(Some records)
########
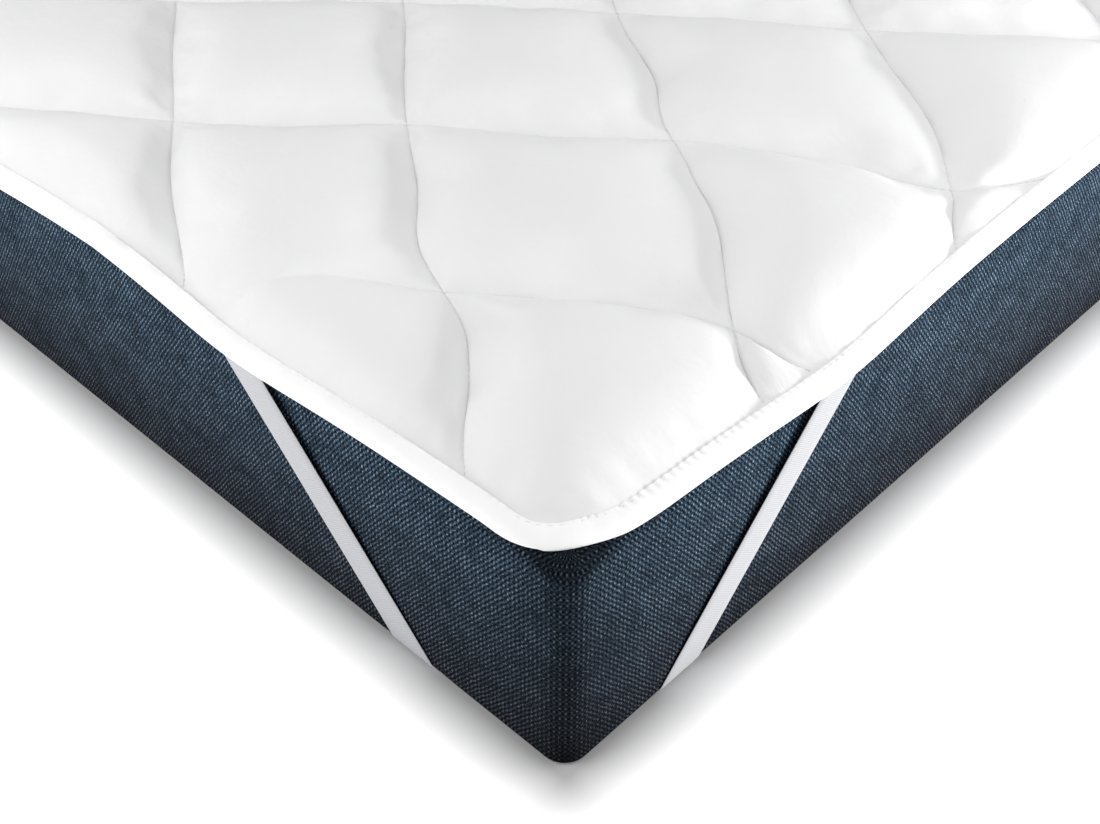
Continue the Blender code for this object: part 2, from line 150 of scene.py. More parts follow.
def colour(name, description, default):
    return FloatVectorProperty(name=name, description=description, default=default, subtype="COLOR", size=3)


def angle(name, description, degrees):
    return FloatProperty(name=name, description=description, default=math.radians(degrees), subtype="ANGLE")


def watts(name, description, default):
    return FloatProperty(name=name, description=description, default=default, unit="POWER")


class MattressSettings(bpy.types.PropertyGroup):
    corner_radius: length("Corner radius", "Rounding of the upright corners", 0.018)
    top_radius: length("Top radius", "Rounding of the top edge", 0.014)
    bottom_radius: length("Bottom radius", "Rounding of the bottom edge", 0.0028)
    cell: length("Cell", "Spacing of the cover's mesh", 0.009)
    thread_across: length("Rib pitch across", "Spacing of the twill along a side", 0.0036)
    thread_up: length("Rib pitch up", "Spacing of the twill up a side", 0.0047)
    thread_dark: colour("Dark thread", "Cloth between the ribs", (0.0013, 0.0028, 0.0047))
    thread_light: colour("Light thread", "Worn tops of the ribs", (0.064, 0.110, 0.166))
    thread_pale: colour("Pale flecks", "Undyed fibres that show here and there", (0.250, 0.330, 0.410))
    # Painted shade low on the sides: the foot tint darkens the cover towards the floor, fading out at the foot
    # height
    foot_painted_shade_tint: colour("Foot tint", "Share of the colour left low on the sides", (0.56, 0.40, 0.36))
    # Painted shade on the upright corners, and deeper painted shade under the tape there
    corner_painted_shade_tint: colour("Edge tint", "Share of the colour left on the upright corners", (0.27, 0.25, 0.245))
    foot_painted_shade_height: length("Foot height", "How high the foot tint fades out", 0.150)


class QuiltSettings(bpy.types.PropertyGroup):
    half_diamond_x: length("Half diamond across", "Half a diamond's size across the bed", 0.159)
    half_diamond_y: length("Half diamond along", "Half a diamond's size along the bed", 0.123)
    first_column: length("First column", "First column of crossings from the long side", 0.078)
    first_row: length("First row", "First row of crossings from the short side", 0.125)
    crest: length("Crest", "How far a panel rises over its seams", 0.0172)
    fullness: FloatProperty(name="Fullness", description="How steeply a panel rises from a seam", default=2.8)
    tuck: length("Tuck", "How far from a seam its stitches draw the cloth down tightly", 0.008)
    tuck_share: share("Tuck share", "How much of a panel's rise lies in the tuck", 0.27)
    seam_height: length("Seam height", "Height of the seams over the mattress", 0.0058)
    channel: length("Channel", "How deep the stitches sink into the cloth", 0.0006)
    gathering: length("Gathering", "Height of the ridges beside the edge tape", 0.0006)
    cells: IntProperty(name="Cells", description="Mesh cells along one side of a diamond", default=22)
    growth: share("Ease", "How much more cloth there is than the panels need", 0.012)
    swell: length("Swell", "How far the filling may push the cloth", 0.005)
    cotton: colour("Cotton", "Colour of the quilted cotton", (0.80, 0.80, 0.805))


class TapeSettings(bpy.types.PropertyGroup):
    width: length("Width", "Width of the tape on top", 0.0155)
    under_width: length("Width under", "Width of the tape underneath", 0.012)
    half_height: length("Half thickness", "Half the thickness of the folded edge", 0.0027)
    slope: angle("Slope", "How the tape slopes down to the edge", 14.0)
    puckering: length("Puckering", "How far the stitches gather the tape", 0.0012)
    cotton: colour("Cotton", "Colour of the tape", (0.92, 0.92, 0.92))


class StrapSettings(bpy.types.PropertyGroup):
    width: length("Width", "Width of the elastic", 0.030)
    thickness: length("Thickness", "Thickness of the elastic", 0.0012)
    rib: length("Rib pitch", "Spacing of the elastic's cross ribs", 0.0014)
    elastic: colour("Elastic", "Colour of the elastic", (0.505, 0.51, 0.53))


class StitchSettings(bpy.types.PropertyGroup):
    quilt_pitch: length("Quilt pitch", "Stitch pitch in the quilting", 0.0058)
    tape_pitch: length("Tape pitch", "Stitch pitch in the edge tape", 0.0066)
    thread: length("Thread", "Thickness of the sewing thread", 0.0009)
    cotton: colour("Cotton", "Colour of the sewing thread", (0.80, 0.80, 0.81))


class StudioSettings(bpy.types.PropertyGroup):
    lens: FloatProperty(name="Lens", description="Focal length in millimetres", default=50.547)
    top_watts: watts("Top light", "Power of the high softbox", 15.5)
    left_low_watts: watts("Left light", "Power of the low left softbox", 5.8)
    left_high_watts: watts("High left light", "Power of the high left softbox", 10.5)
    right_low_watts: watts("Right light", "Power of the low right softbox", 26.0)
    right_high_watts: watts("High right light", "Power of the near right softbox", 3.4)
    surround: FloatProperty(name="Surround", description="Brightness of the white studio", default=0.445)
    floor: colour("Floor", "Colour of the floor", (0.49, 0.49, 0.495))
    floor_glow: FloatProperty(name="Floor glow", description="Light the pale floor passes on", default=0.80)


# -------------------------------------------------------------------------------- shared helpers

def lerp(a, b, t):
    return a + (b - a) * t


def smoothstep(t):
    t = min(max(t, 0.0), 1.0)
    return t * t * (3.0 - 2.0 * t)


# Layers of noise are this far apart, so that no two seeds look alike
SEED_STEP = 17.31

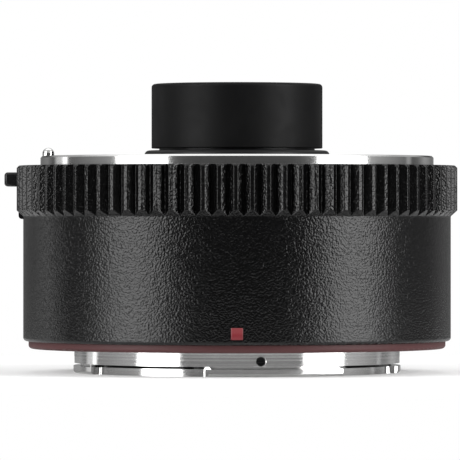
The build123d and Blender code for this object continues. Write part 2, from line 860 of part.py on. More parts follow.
########
_Problem details:_ Please print the lines from the start of the records up to and including the line with "high the foot", copying each one exactly and leaving out the rest.

_Task solution:_
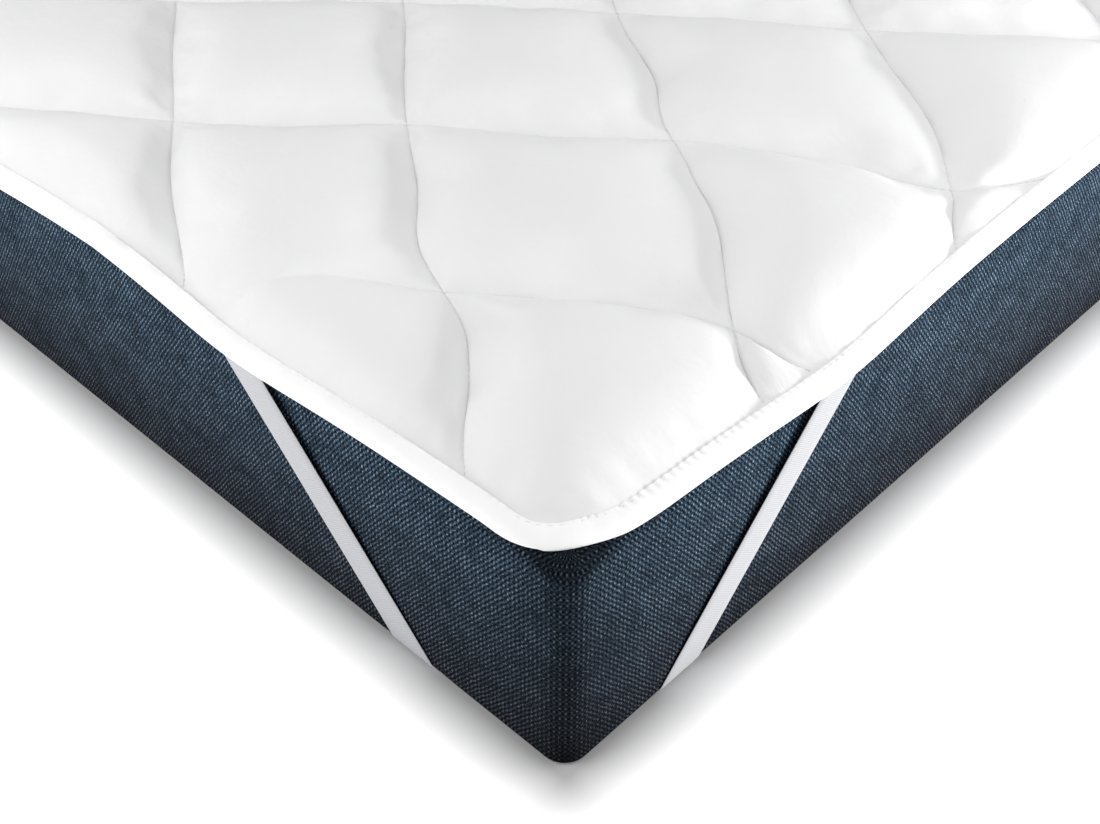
Continue the Blender code for this object: part 2, from line 150 of scene.py. More parts follow.
def colour(name, description, default):
    return FloatVectorProperty(name=name, description=description, default=default, subtype="COLOR", size=3)


def angle(name, description, degrees):
    return FloatProperty(name=name, description=description, default=math.radians(degrees), subtype="ANGLE")


def watts(name, description, default):
    return FloatProperty(name=name, description=description, default=default, unit="POWER")


class MattressSettings(bpy.types.PropertyGroup):
    corner_radius: length("Corner radius", "Rounding of the upright corners", 0.018)
    top_radius: length("Top radius", "Rounding of the top edge", 0.014)
    bottom_radius: length("Bottom radius", "Rounding of the bottom edge", 0.0028)
    cell: length("Cell", "Spacing of the cover's mesh", 0.009)
    thread_across: length("Rib pitch across", "Spacing of the twill along a side", 0.0036)
    thread_up: length("Rib pitch up", "Spacing of the twill up a side", 0.0047)
    thread_dark: colour("Dark thread", "Cloth between the ribs", (0.0013, 0.0028, 0.0047))
    thread_light: colour("Light thread", "Worn tops of the ribs", (0.064, 0.110, 0.166))
    thread_pale: colour("Pale flecks", "Undyed fibres that show here and there", (0.250, 0.330, 0.410))
    # Painted shade low on the sides: the foot tint darkens the cover towards the floor, fading out at the foot
    # height
    foot_painted_shade_tint: colour("Foot tint", "Share of the colour left low on the sides", (0.56, 0.40, 0.36))
    # Painted shade on the upright corners, and deeper painted shade under the tape there
    corner_painted_shade_tint: colour("Edge tint", "Share of the colour left on the upright corners", (0.27, 0.25, 0.245))
    foot_painted_shade_height: length("Foot height", "How high the foot tint fades out", 0.150)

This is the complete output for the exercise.